A prayer for our country

The other day I posted this woeful little snippet on Facebook, along with an incongruously beautiful photo of fall trees:
“This election has left me feeling emotionally exhausted.
I know I’m not alone in that. I know that most are ready for it to just be over, already. But I derive no comfort in the fact that Election Day is just one day away. Everything that divides our country today will continue to divide us tomorrow. And Tuesday’s results, whichever way they swing, will be bitterly contested. (If not legally, then in the court of public opinion.)
It seems more appropriate to me than ever before that we do this in the fall. For we have a winter ahead, and we must get through it before spring can come.”
That’s a depressing thought, I know. But it’s a good representation of where I find myself these days. I’m feeling weighed-down and serious. And ironically, I’m feeling far less nervous than I normally do before an election, because we’re sunk so deeply in the mud this time that I can think of no electoral outcome to offer us relief. Nov. 8 will not end our ordeal.

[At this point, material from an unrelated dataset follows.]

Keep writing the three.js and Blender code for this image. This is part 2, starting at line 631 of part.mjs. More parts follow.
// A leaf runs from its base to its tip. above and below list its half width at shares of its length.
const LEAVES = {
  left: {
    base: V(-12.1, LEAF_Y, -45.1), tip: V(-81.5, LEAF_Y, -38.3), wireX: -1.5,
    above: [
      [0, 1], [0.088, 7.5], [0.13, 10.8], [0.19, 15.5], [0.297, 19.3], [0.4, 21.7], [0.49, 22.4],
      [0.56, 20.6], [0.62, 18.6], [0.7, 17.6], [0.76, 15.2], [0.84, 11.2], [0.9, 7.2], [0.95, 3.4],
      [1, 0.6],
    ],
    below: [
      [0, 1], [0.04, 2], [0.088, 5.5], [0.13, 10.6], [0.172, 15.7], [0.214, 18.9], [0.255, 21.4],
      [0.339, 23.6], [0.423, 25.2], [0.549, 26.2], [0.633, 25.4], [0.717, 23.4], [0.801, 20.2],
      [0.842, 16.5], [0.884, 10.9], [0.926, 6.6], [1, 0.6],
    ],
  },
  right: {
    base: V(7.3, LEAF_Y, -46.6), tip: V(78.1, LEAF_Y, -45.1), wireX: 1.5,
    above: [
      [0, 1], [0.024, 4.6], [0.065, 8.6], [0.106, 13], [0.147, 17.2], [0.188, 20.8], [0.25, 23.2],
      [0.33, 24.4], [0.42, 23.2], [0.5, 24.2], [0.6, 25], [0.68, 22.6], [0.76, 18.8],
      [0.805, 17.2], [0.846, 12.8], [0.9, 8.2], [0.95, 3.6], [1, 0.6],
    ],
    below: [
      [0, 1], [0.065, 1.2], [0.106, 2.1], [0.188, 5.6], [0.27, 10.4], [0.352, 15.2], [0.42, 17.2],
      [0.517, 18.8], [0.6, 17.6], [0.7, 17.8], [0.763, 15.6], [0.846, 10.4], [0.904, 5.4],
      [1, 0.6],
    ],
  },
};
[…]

So I’m not praying for Election Day to come at us with greater speed. I’m not praying for one candidate’s triumph. I’m not praying for a particular partisan or demographic turnout. I’m praying something like this:
Dear Lord,
Please be with us. Please abide in our hearts so as to nudge us, the American people, to seek goodness and truth, justice and love. (In other words, to seek You.)
Help us to dispel the anger, fear, and resentment we have been harboring. Help us to heal the wounds that have degraded our relationships and divided our country. Help us to take an honest accounting of our roles in that division and to be brave enough to reverse course.
Help us to listen, to reach out, to speak honestly. Help us to stand up for our own convictions and to try to understand others’. Help us to respond to reason and good will, not provocation and malice.
Help us to value the vulnerable. Help us to speak up for others, especially those who cannot speak up for themselves.
Help us to give generously, to work hard, to understand that our citizenship conveys both opportunity and obligation.
Help us to elect upright, honorable individuals who will put the common good above personal gain.
Help us to remake our political parties so that they reflect different strategies for achieving human rights – not differences as to who deserves them.
Help us to weather this storm. Help us to awaken to its destructiveness and resolve to overcome it. Help us to renew our country, to remember its promise. Amen.